Social workers, who are key in a community-based mental health care system, are few in China.  However, China is rapidly expanding its program, with the goal of training 3 million social workers by 2020.  See Renne C. Lee, UH Aids China in the Developing Social Work Profession, Houston Chronicle (Mar. 4, 2013).

Disparities between Urban and Rural Life in China – extends to mental health care

Disparity Between Rural and Urban Areas

But what makes that shortage even worse is that since the economic reforms, there has been a brain drain from the rural clinics to more profitable hospitals in the urban areas.  See Yanzhong Huang, The Sick Man of Asia, Foreign Affairs (November/December 2011).  Even though the Chinese government has recognized the need to institute a community-based care model for mental illness, where patients are not all hospitalized but instead are treated while remaining in the community, the Chinese government still expends much of its resources on psychiatric hospitals.  See Mental Health System in China.  This inherently means that money will flow to the urban areas. 

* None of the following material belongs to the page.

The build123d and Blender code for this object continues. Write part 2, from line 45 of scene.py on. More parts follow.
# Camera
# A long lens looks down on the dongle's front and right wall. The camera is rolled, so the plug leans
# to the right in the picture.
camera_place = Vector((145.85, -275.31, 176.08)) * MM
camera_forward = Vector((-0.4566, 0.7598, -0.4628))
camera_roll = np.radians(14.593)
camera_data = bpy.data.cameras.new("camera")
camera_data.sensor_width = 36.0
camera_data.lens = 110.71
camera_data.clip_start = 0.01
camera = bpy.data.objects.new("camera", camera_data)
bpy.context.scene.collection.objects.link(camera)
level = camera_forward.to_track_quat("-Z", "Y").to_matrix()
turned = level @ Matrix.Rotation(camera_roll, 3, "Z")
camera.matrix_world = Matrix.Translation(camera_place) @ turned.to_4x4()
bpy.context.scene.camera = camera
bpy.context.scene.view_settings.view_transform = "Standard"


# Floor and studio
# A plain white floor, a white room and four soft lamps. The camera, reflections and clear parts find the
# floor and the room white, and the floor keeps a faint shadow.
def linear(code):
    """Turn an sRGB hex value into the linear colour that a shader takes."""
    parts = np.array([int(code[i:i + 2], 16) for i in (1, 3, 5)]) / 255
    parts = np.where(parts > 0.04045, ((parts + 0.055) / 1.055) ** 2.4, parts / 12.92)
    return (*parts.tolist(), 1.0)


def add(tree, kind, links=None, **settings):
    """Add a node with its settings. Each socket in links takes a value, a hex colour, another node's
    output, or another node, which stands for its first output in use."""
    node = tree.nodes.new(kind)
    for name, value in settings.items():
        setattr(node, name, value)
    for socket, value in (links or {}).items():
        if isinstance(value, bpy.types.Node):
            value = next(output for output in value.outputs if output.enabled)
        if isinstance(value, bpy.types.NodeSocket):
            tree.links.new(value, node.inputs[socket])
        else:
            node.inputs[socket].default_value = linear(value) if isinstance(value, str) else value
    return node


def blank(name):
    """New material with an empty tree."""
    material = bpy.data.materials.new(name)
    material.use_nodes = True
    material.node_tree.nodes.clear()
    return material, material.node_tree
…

Lack of Adequate Insurance and Funding to Rural Health Care Services

Finally, even with the reforms of health care funding, especially in the rural areas, mental health care is still too expensive for many Chinese.  According to WHO, only 2.35% of China’s total health budget is spent on mental health (in the U.S. 5.6% of the national health care spending is on mental health – see Washington Post article);  as of 2011, less than 15% of China’s population had insurance which covered mental health (although 45% of US mental health patients cite cost as a major burden).  See Mental Health System in China. 

Due to these factors, many severely mentally ill in the rural areas have only their families to take care of them.  With little to no treatment, these families sit by while their relatives’ illness only gets worse.  As a last resort, these families resort to restraints, not because they want to but because they have no choice. 

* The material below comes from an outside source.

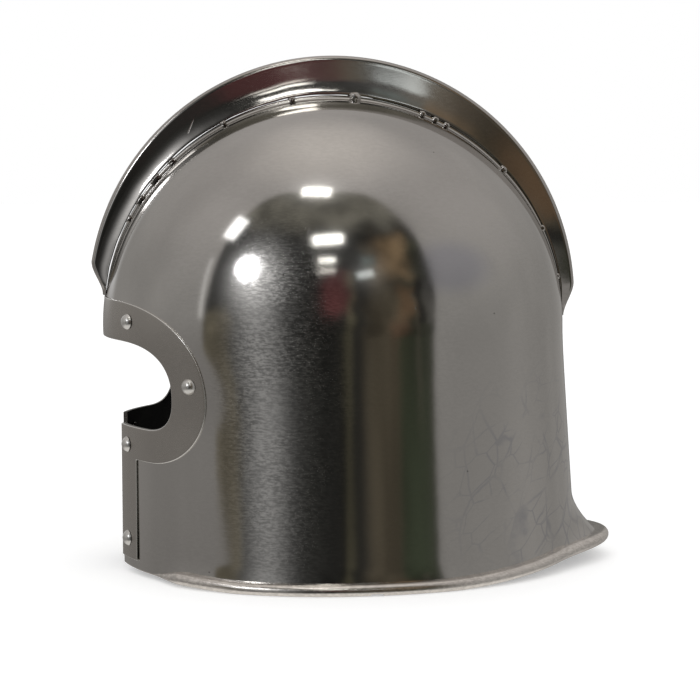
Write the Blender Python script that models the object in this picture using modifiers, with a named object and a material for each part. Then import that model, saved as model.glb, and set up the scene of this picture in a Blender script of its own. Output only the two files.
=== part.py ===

Does the Mental Health Law Change the Current Situation?

Chapter IV of the Mental Health Law– “Rehabilitation from Mental Disorders” – creates a community based model of care which should limit

All for One, One for All – Community Based Mental Health Services

hospitalization to only necessary situations.  This type of model allows those with diminished capacity to be integrated into society and is in line with China’s commitments under the Convention on the Rights of Persons with Disabilities (which China has ratified and the U.S. still has not).  Rural and village governments are required to assist those families obtain the services they need.  This assistance includes financial assistance. 

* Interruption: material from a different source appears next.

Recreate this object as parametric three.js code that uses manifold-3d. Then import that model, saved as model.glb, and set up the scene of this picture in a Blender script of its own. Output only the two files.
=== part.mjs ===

Unfortunately, the law leaves the funding of what could be a useful framework to the local areas.  For already impoverished villages, they just don’t have the resources to carry out their responsibilities.  As Daum’s translation of “The Need to Promote the Mental Health Law” demonstrates, even when families apply for their legal mandated “Minimum Subsistence Allowances,” the local fund is often inadequate and does not enable them to seek the medical help their relative needs; there will still be out of pocket costs that are too high for many villagers.   

As Huang Xuetao, a lawyer at the Equal Justice Initiative, noted in the article, the hopeful prospects of the Mental Health Law are diminished by three things: (1) the lack of education to the people about the protections of the new law; (2) the lack of funding for mental health care and (3) the government’s  lack of attention to the matter. 

Until those factors change, especially the last two, China’s Mental Health Law will not achieve its objectives.  However, these frank articles in the Chinese press – soon after the Mental Health Law took effect – might be a positive sign that change is on the way.